To calculate the total transaction fee:
Set your gas limit.
Choose a gas price based on current network conditions.
The total fee is calculated as: Total Gas Fee=Gas Limit×Gas Price
Ethereum users can use tools like Gas Station Network (GSN) to estimate optimal gas prices, ensuring transactions are processed promptly without overpaying.
Factors Influencing Ethereum Gas Prices
Several factors affect gas prices:
Network Demand: As demand for Ethereum scales, gas prices typically increase.
Smart Contract Complexity: More complex contracts require more Gas, thus higher costs.
Market Trends: Sudden market shifts can affect transaction volumes, impacting gas prices.
Recent Developments and Sustainability in Ethereum Gas
Ethereum Gas Enhancements
Ethereum improvement proposals, like EIP-1559, aim to revamp the gas fee mechanism by introducing a base fee system. These updates help stabilize transaction fees, making them more predictable and user-friendly.
Since 2020, Ethereum has seen periods of high gas fees—sometimes exceeding $20 to $30—especially during periods of network congestion.
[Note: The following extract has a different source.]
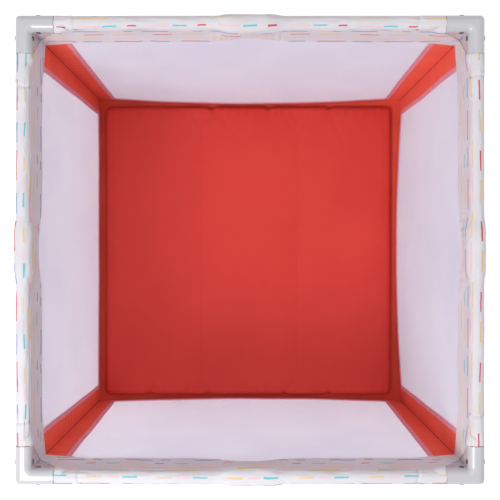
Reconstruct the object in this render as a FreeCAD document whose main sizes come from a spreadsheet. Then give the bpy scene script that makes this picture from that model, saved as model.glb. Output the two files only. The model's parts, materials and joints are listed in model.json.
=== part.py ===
import FreeCAD, Part

import math
import os
import re

import Sketcher

# A square folding playpen: four corner posts, each with a top bracket and a foot, a rail of
# two hinged halves along every side with a squeeze latch in its middle, and a base cross of
# four arms that meet in a hub. Fabric sleeves cover the rails, thin side panels hang below
# them, a cloth spans the base and a three-part mat lies on it.
#
# The origin is on the floor under the middle of the pen, +Z is up and the front is -Y.
# Every repeated piece is drawn once, for the front side or the front left corner, and turned
# about Z. Pieces that lie along a diagonal are drawn along X and turned a further 45 degrees.
#
# The pen folds with one motion. A half rail is as long from pivot to pivot as a base arm
# divided by the square root of two, so both turn through the same angle, and the posts stay
# upright while they come together.

DIMENSIONS = {
    "width": 1000.0,  # over the corner brackets
    "height": 760.0,
    "rail_below_top": 18.0,  # from the top down to the axis of the rails
    "bracket_half": 18.0,  # half the width of a bracket's arm
    "bracket_reach": 65.0,  # from the post's axis to the end of a bracket's arm
    "bracket_cheek_drop": 24.0,  # cheeks reach this far below the rail axis
    "bracket_socket_drop": 70.0,
    "bracket_corner_round": 10.0,
    "bracket_top_round": 16.0,
    "bracket_inner_round": 4.0,
    "channel_half": 12.0,
    "channel_start": 16.0,  # the channel begins this far from the post's axis
    "channel_roof": 14.0,  # above the rail axis
    "corner_pivot": 30.0,  # rail pivot, from the post's axis
    "latch_pivot": 30.0,  # rail pivot, from the middle of the side
    "foot_pivot": 40.0,  # arm pivot, from the post's axis
    "arm_level": 35.0,  # arm axis above the floor
    "post_radius": 12.5,
    "rail_radius": 11.0,
    "arm_radius": 10.0,
    "tube_wall": 1.2,
    "tube_overhang": 8.0,  # a tube runs this far past its pivot
    "pin_radius": 3.0,
    "pin_head": 5.0,
    "head_thick": 1.2,
    "running_gap": 0.05,
    "pressed_gap": 0.01,
    "socket_gap": 0.25,
    "post_bottom": 24.0,
    "foot_radius": 25.0,
    "foot_plate": 9.0,
    "foot_socket": 17.0,
    "foot_top": 70.0,
    "clevis_start": 20.0,
    "clevis_half": 16.0,
    "clevis_round": 4.0,
    "clevis_slot": 10.8,
    "clevis_reach": 53.0,  # from the post's axis
    "clevis_top": 49.0,
    "clevis_floor": 18.0,
    "latch_long": 42.0,  # half the length of the latch housing
    "latch_half": 13.2,
    "latch_channel": 11.35,
    "latch_floor": 14.1,  # floor of the channel, below the rail axis
    "latch_bottom": 15.9,
    "latch_top": 12.0,
    "latch_round": 3.0,
    "latch_block": 16.0,  # half the length of the solid middle
    "button_long": 11.0,
    "button_half": 7.0,
    "button_gap": 0.3,
    "button_stem_top": 7.0,
    "button_well_top": 2.5,
    "paddle_long": 22.0,
    "paddle_half": 9.5,
    "paddle_top": 21.0,
    "paddle_bottom": 25.0,
    "paddle_round": 1.5,
    "paddle_room": 3.0,  # from the paddle to the edge of the sleeve's opening
    "sleeve_bore": 12.0,
    "sleeve_radius": 16.0,
    "bulge_long": 56.0,  # the sleeve is wider this far each side of the latch's middle
    "bulge_bore": 19.8,
    "bulge_radius": 21.3,
    "bulge_lip": 2.0,
    "sleeve_gap": 1.0,
    "cover_bore": 13.0,
    "cover_radius": 14.5,
    "hub_radius": 60.0,
    "hub_bottom": 17.0,
    "hub_top": 51.0,
    "hub_round": 3.0,
    "hub_slot_start": 31.0,
    "hub_slot_top": 48.2,
    "hub_foot": 24.0,
    "hub_cover_radius": 56.0,
    "hub_cover_top": 54.5,
    "hub_cover_round": 2.0,
    "well_half": 20.0,
    "well_floor": 42.0,
    "handle_half": 18.0,
    "handle_bar": 5.0,
    "grip_width": 7.0,
    "handle_bottom": 44.5,
    "handle_pivot": 15.0,  # pivot of the handle, towards the front from the middle
    "trunnion_radius": 2.0,
    "trunnion_depth": 3.0,  # depth of its hole in the well's wall
    "cloth_half": 460.0,
    "cloth_bottom": 52.0,
    "cloth_top": 53.5,
    "cloth_hole": 58.5,
    "mat_half": 430.0,
    "mat_bottom": 55.0,
    "mat_top": 80.0,
    "mat_fold": 143.0,  # the folds, from the middle
    "mat_gap": 0.2,
    "mat_round": 18.0,
    "panel_half": 460.0,
    "panel_in": 466.0,  # inner face of a side panel, from the middle
    "panel_thick": 2.0,
    "panel_bottom": 56.0,
    "panel_top": 716.0,
}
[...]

While The Merge transitioned Ethereum to a Proof of Stake (PoS) system, it was not designed to reduce fees directly. Instead, it laid the foundation for future scalability upgrades that aim to lower gas costs over time.
To avoid high gas fees, users can:
Use Layer 2 solutions to process transactions off-chain at reduced cost.
Monitor network activity using tools like Etherscan’s gas tracker and submit transactions during less congested periods.
Gas and Environmental Concerns
Ethereum's shift to Proof of Stake (PoS) significantly reduced its energy consumption, addressing one of the main environmental criticisms of blockchain technology.
By eliminating the need for energy-intensive mining, Ethereum has become more sustainable while still offering strong security.
Understanding the intricacies of Ethereum Gas is vital for anyone involved in cryptocurrency. By grasping how it operates, users can make informed decisions, enhance transaction efficiency, and engage with the Ethereum network economically and sustainably.